Graves propped her gun hand on her knee. Her aim never wavered.

“Normally I take the time for pleasantries and explanations—time enough to ease a man into his required role—but you are different. You, Mr. Loginov, do not require ease or sweet words. You already know the truth, that you are not alone in this world. You are accustomed to using your gift in return for money. I like this about you. It makes my task easier.”

“I question your taste.”

She laughed: a sharp, brittle sound. “My taste is perfect.”

“So perfect, you assume I will take your mysterious offer, even though I know nothing about your organization, except that it must be despicable? How charmingly naive.”

“Sticks and stones, Mr. Loginov. Besides, I call your presence here an invitation to a leap of faith. A faith born of clear advantage, power, and financial gain. Yon really cannot go wrong when you have all three of those in your pocket.”

“And what of ethics? Can you defend an organization that hires a serial killer to kidnap a man from his own home?”

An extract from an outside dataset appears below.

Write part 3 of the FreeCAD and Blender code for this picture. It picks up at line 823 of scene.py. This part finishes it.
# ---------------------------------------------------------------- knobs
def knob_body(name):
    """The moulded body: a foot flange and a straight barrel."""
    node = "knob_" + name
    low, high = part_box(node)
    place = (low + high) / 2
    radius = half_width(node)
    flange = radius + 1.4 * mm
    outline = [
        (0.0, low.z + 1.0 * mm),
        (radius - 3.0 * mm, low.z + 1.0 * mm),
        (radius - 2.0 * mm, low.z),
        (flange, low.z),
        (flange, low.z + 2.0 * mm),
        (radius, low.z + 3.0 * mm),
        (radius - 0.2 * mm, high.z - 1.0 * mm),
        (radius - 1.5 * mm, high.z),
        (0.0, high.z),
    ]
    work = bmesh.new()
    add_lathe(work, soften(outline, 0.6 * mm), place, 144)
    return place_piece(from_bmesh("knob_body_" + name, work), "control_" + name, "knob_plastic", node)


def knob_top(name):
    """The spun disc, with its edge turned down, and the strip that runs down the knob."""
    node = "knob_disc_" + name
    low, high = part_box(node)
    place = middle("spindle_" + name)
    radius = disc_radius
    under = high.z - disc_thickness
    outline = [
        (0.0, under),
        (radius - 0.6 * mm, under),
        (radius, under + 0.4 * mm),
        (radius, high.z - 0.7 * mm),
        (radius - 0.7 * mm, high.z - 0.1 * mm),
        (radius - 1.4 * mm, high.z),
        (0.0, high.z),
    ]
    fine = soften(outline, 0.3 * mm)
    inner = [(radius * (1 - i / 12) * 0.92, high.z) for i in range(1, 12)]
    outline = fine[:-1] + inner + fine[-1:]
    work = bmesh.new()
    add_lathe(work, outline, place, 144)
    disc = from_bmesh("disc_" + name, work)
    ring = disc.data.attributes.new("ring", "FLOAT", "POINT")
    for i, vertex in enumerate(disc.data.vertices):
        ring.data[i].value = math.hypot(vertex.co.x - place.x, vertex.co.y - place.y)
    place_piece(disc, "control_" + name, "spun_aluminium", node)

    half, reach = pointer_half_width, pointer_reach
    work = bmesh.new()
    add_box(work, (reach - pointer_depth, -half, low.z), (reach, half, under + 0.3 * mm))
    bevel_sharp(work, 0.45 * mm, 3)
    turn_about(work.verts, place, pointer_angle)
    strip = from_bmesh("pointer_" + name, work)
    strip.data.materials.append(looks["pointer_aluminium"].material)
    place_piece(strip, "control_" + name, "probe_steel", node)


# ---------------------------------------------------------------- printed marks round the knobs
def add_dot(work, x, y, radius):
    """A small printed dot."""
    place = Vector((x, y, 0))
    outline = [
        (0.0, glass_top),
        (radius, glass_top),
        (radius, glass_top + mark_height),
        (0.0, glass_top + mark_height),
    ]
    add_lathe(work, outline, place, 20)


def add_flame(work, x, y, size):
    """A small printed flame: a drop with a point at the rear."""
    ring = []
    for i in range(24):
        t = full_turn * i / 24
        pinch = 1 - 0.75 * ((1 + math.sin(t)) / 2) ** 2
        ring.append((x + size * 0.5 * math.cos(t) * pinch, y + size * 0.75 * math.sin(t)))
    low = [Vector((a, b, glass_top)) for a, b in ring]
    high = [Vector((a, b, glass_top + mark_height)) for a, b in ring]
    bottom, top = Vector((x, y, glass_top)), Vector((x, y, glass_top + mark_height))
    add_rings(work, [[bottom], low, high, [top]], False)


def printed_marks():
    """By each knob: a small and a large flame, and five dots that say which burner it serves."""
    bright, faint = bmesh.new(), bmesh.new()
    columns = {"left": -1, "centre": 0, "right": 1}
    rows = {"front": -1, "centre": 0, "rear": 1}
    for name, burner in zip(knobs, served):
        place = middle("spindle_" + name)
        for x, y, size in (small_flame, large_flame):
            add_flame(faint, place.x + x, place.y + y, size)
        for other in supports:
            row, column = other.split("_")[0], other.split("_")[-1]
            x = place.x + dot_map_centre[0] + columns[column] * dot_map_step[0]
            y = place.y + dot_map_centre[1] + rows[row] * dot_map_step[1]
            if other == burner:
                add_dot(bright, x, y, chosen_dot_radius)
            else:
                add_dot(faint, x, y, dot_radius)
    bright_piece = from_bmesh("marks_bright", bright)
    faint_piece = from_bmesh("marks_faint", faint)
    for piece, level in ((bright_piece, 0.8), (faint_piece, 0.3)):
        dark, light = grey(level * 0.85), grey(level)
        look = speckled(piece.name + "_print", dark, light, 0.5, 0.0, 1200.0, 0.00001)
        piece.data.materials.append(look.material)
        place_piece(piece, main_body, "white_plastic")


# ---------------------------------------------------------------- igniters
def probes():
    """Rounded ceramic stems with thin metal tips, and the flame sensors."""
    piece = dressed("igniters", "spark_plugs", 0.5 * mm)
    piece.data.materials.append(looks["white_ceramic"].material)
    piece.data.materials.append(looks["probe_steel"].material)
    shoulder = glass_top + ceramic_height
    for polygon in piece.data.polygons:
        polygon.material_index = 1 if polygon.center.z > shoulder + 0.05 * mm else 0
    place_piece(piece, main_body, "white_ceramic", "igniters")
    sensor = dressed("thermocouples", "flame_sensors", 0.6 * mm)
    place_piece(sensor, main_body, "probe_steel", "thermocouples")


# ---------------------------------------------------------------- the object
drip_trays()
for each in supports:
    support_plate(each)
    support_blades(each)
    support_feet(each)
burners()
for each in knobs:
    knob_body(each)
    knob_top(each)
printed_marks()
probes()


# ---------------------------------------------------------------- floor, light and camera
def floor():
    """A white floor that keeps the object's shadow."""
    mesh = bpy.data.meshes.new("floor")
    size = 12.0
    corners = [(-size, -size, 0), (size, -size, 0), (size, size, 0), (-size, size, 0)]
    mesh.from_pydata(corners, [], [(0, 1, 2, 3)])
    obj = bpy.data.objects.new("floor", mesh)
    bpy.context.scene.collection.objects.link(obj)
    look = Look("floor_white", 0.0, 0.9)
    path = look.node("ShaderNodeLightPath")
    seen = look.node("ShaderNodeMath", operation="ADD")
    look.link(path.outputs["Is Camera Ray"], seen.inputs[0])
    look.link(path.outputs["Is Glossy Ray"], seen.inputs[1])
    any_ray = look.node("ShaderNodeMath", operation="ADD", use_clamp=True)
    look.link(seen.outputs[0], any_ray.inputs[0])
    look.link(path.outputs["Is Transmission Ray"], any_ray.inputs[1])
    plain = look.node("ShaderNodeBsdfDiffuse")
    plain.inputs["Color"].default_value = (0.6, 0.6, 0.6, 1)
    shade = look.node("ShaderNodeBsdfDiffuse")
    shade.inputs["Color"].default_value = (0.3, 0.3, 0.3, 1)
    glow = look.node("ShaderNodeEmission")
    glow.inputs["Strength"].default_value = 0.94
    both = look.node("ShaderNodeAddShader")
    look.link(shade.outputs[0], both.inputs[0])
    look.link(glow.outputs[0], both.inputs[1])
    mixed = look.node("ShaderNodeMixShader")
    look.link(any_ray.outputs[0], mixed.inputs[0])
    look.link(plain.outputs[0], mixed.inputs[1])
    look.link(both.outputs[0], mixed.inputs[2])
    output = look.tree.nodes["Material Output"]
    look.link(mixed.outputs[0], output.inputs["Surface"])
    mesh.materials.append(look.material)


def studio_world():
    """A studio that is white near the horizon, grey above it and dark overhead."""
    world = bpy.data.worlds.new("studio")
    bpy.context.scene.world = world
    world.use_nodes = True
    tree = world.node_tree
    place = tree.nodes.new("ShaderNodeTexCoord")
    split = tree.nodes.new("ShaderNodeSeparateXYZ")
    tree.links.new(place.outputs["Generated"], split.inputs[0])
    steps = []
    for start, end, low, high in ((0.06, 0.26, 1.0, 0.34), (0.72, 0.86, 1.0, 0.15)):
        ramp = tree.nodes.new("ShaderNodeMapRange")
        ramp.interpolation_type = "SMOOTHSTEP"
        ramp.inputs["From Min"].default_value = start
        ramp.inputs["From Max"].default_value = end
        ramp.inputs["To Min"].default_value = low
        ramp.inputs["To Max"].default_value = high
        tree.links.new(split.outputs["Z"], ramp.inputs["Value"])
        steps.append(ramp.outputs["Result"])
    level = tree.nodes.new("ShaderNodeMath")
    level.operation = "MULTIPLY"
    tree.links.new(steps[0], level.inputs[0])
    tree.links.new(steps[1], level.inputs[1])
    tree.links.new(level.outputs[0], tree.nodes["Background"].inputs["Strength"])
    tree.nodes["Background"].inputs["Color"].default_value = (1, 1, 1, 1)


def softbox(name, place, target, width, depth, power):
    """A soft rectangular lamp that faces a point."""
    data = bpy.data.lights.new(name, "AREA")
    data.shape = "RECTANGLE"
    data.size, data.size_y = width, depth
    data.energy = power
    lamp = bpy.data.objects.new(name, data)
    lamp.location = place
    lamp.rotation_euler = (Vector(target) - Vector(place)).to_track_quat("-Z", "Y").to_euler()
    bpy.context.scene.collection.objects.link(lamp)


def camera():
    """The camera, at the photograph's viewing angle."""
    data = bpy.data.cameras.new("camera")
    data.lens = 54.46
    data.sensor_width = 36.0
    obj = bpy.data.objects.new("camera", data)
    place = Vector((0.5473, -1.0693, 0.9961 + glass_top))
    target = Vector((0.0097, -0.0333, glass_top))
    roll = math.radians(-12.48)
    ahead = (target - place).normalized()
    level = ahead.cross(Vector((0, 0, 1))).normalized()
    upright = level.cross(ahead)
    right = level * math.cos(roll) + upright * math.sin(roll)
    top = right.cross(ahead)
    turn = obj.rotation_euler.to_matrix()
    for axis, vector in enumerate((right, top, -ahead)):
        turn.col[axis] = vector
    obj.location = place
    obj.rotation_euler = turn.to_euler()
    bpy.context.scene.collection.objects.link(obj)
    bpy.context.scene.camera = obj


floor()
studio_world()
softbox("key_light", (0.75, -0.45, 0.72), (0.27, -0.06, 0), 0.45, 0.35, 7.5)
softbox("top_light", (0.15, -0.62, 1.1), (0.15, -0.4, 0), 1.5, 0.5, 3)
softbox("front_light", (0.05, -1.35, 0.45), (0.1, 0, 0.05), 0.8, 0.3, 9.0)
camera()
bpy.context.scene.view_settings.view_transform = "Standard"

“A moot point. The Consortium does what it has to. We believe in guarantees, which our select employees provide with their natural abilities. Our methods have worked very nicely for some time. Your profile provided no reason to diverge from that pattern.”

“What kind of organization considers violence to be a ‘certain guarantee’?”

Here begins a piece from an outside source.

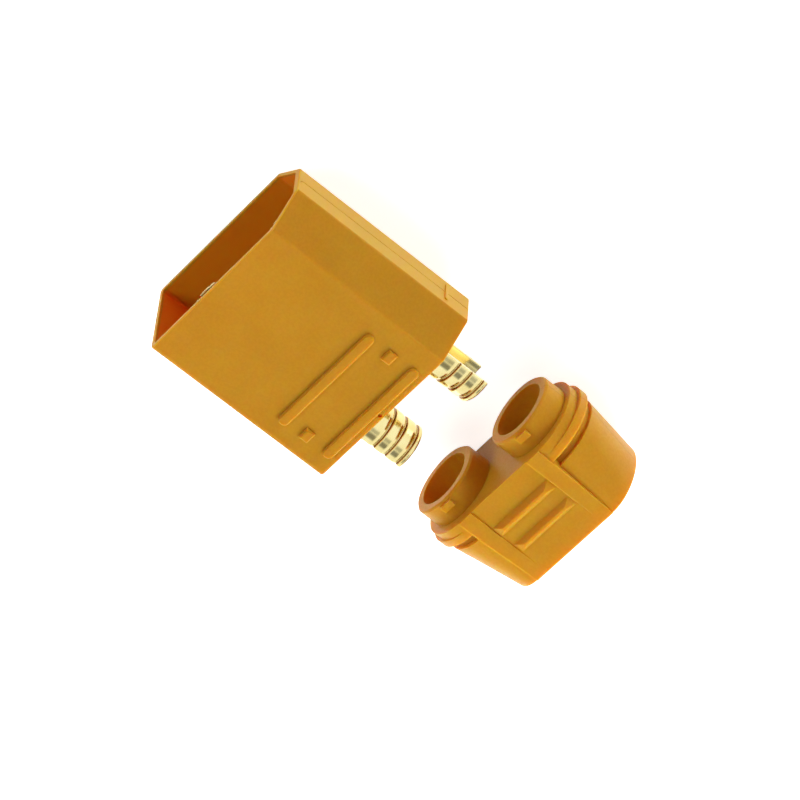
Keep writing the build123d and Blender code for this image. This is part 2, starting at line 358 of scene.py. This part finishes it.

“The kind you used to work for. The kind you
still
work for.”

“I do not think you know what you are talking about,” Artur said.

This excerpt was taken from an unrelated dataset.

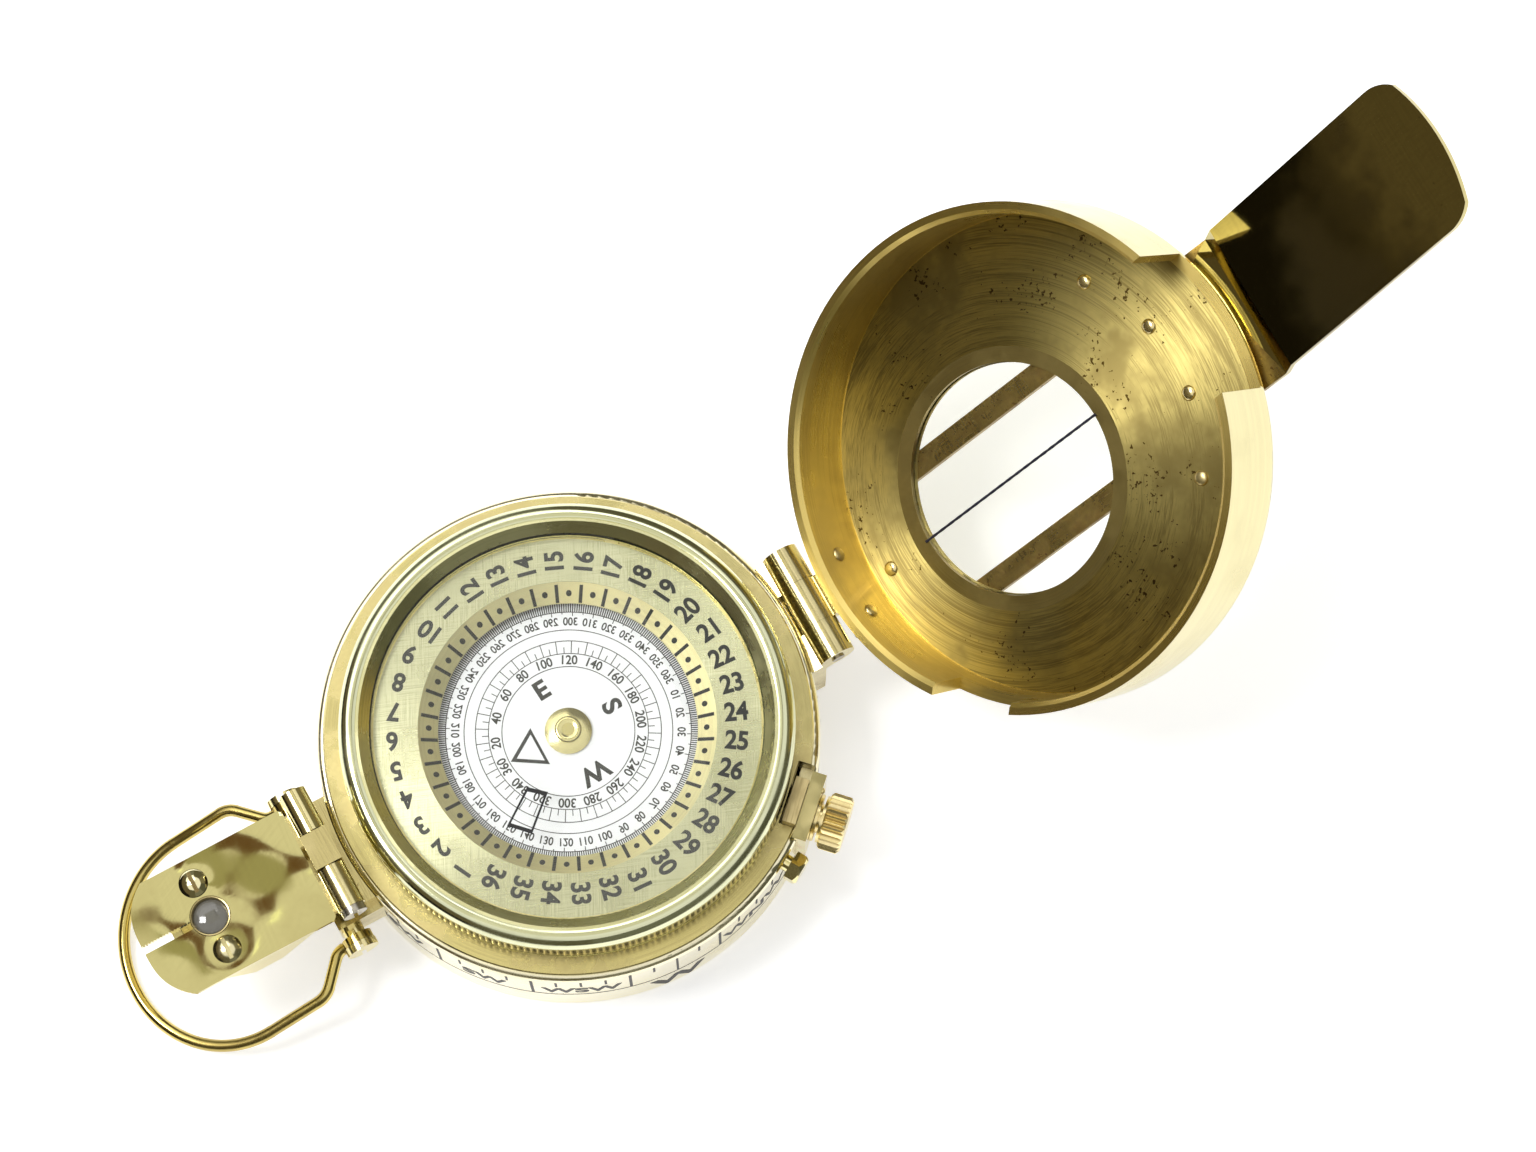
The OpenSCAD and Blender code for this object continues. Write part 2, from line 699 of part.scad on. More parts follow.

“Oh, I think I do. I think I have a very good understanding of your particular situation. I can assure you, Mr. Loginov, the Consortium is not all that different from your current employers. We simply don’t
pretend
the way your esteemed Dirk and Steele does. We don’t hide behind acceptable social constructs as a means of using our powers. We don’t justify the use of our gifts with Pollyanna hypocrisy.” Graves spit those last words, her voice hard and long and sharp. “Oh, your shock. Really. Did you truly believe yours was the only organization of its kind?”

It took him a moment to make his voice work. It was difficult to speak in the face of his worst nightmare, the pitiless coil of a stranger’s gaze bearing down upon all his most precious secrets. “How did you find us?” he finally managed, and his voice sounded old and worn and tired.

Graves leaned back in her chair. Her gaze was steady, unafraid. Softly she said, “It was inevitable. The world is too small for what we do, who we are. Only we found you first.” She shook her head, tapping her jaw with one pale bony finger. “It was Chinatown that did it, Mr. Loginov. Wen Zhang’s murder. Dirk and Steele should have minded its own business. You cost us a great deal of money.”

It was Chinatown that did it. Wen Zhang’s murder. My God. It all makes sense now
. Memory rolled over him; those horrible days when so many at the agency had come close to losing one of their dearest friends. Wen Zhang had been the leader of a major crime group in New York City’s Chinatown, who a year ago had attempted to murder Nancy Dirk’s granddaughter, Dela Reese. He’d come close; the young woman had almost lost her life.

The grand matriarch of the shape-shifters—the dragon woman, Long Nü—had put the final stop to Wen’s actions, but not before he discovered Dela’s telekinetic abilities. Artur still remembered Wen’s voice, accusing Dela of belonging to a new crime syndicate encroaching on his territory, a syndicate whose members also exhibited strange powers.

An unsettling idea. Roland had conducted an in-depth investigation into the matter, but found nothing. Like ghosts, the story remained unsubstantiated.

But they were real. They paid attention. They found us. We are not alone.

Artur found himself wishing they were.

“You are so stubborn,” Graves said, studying his face. “So delightfully obtuse. You are an interesting man, Mr. Loginov. So much potential wasted. An entire lifetime of misdirection and failed ambition. I wonder if you ever feel sorry for yourself?”